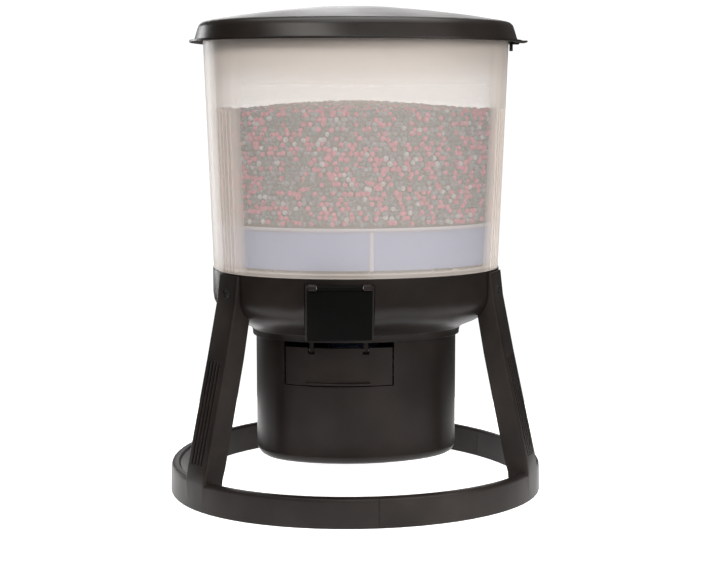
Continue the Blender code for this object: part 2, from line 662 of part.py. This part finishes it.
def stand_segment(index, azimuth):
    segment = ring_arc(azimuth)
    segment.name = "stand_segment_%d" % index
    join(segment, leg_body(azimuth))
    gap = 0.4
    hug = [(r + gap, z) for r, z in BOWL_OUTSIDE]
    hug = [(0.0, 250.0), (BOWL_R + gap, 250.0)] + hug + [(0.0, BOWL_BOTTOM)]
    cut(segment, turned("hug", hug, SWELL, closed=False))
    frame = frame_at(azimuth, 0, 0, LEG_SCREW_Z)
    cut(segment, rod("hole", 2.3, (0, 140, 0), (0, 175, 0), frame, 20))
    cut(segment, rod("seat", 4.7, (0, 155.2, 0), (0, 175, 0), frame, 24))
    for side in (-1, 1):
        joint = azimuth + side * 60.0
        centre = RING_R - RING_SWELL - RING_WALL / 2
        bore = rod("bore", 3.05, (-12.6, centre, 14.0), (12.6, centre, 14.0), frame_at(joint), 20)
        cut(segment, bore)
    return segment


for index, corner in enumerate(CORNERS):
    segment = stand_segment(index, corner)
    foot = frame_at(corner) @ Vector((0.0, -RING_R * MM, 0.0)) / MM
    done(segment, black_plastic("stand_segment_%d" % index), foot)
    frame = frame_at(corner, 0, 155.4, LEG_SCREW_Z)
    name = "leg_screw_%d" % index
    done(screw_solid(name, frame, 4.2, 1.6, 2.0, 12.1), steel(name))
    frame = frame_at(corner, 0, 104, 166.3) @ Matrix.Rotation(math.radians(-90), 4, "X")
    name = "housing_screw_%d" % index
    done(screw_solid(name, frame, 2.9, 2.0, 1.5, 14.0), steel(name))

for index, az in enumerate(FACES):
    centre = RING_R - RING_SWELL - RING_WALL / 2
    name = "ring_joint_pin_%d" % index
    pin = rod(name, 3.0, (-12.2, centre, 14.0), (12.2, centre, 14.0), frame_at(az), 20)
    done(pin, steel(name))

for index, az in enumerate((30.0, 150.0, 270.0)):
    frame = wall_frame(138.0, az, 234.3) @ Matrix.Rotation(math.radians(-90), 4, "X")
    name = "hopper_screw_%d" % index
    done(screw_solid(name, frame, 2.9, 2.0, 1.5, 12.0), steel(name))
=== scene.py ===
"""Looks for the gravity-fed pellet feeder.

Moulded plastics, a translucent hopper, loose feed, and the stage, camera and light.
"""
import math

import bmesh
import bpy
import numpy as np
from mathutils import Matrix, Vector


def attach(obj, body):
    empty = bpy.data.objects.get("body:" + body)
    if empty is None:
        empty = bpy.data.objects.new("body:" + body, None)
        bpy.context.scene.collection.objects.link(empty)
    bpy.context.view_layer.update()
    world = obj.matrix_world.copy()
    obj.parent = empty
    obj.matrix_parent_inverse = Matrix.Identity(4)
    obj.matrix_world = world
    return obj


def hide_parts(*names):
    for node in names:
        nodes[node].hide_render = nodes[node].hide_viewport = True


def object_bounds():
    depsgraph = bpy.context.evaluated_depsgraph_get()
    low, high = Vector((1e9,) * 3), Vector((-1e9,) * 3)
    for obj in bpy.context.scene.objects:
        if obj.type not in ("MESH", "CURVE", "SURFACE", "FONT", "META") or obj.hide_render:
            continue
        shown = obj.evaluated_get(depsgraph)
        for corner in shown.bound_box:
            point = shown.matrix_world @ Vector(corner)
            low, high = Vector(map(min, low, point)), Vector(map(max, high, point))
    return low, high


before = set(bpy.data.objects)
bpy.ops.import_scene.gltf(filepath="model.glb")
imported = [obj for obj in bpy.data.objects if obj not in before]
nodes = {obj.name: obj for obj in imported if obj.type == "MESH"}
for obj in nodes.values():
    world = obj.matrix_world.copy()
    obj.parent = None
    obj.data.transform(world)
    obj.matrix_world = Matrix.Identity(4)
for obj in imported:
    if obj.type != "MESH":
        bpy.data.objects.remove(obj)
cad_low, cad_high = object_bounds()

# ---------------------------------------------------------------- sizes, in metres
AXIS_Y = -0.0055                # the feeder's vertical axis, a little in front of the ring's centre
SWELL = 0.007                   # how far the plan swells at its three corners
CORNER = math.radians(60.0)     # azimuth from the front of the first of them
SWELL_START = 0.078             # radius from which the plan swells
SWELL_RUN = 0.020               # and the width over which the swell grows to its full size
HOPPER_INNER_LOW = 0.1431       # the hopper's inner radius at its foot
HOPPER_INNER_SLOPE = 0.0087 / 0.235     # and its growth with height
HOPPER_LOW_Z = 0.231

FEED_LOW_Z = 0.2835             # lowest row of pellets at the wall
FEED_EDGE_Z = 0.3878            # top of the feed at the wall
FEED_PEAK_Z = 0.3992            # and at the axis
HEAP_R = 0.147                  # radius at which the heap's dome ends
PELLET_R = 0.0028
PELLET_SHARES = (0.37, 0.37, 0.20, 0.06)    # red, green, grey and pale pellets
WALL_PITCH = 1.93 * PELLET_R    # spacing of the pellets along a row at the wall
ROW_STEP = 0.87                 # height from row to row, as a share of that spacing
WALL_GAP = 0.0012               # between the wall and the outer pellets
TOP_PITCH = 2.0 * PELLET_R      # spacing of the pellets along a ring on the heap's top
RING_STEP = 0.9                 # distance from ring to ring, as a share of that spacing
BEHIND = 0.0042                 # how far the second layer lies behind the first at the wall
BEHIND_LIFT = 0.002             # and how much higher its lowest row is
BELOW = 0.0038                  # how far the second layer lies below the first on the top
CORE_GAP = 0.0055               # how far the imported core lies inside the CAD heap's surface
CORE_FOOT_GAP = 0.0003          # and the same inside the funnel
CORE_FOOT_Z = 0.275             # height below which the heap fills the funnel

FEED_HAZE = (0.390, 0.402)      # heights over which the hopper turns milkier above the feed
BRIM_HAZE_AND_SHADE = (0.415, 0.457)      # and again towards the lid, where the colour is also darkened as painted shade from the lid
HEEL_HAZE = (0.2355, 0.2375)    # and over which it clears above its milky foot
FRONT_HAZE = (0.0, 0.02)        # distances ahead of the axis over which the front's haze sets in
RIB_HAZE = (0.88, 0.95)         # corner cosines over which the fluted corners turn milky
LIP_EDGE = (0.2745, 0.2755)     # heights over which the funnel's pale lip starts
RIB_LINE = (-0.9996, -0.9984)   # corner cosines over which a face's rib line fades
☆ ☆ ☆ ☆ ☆
• [Stated task]:
Restate the first line and every line after it, word for word, stopping once the line with "done(screw_solid(name, frame, 2.9, 2.0, 1.5, 14.0), steel(name))" is done.

• [Task response]:
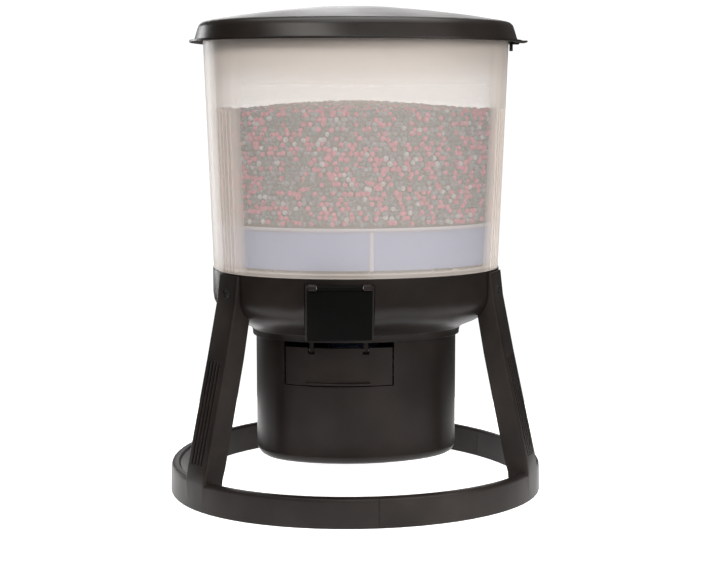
Continue the Blender code for this object: part 2, from line 662 of part.py. This part finishes it.
def stand_segment(index, azimuth):
    segment = ring_arc(azimuth)
    segment.name = "stand_segment_%d" % index
    join(segment, leg_body(azimuth))
    gap = 0.4
    hug = [(r + gap, z) for r, z in BOWL_OUTSIDE]
    hug = [(0.0, 250.0), (BOWL_R + gap, 250.0)] + hug + [(0.0, BOWL_BOTTOM)]
    cut(segment, turned("hug", hug, SWELL, closed=False))
    frame = frame_at(azimuth, 0, 0, LEG_SCREW_Z)
    cut(segment, rod("hole", 2.3, (0, 140, 0), (0, 175, 0), frame, 20))
    cut(segment, rod("seat", 4.7, (0, 155.2, 0), (0, 175, 0), frame, 24))
    for side in (-1, 1):
        joint = azimuth + side * 60.0
        centre = RING_R - RING_SWELL - RING_WALL / 2
        bore = rod("bore", 3.05, (-12.6, centre, 14.0), (12.6, centre, 14.0), frame_at(joint), 20)
        cut(segment, bore)
    return segment


for index, corner in enumerate(CORNERS):
    segment = stand_segment(index, corner)
    foot = frame_at(corner) @ Vector((0.0, -RING_R * MM, 0.0)) / MM
    done(segment, black_plastic("stand_segment_%d" % index), foot)
    frame = frame_at(corner, 0, 155.4, LEG_SCREW_Z)
    name = "leg_screw_%d" % index
    done(screw_solid(name, frame, 4.2, 1.6, 2.0, 12.1), steel(name))
    frame = frame_at(corner, 0, 104, 166.3) @ Matrix.Rotation(math.radians(-90), 4, "X")
    name = "housing_screw_%d" % index
    done(screw_solid(name, frame, 2.9, 2.0, 1.5, 14.0), steel(name))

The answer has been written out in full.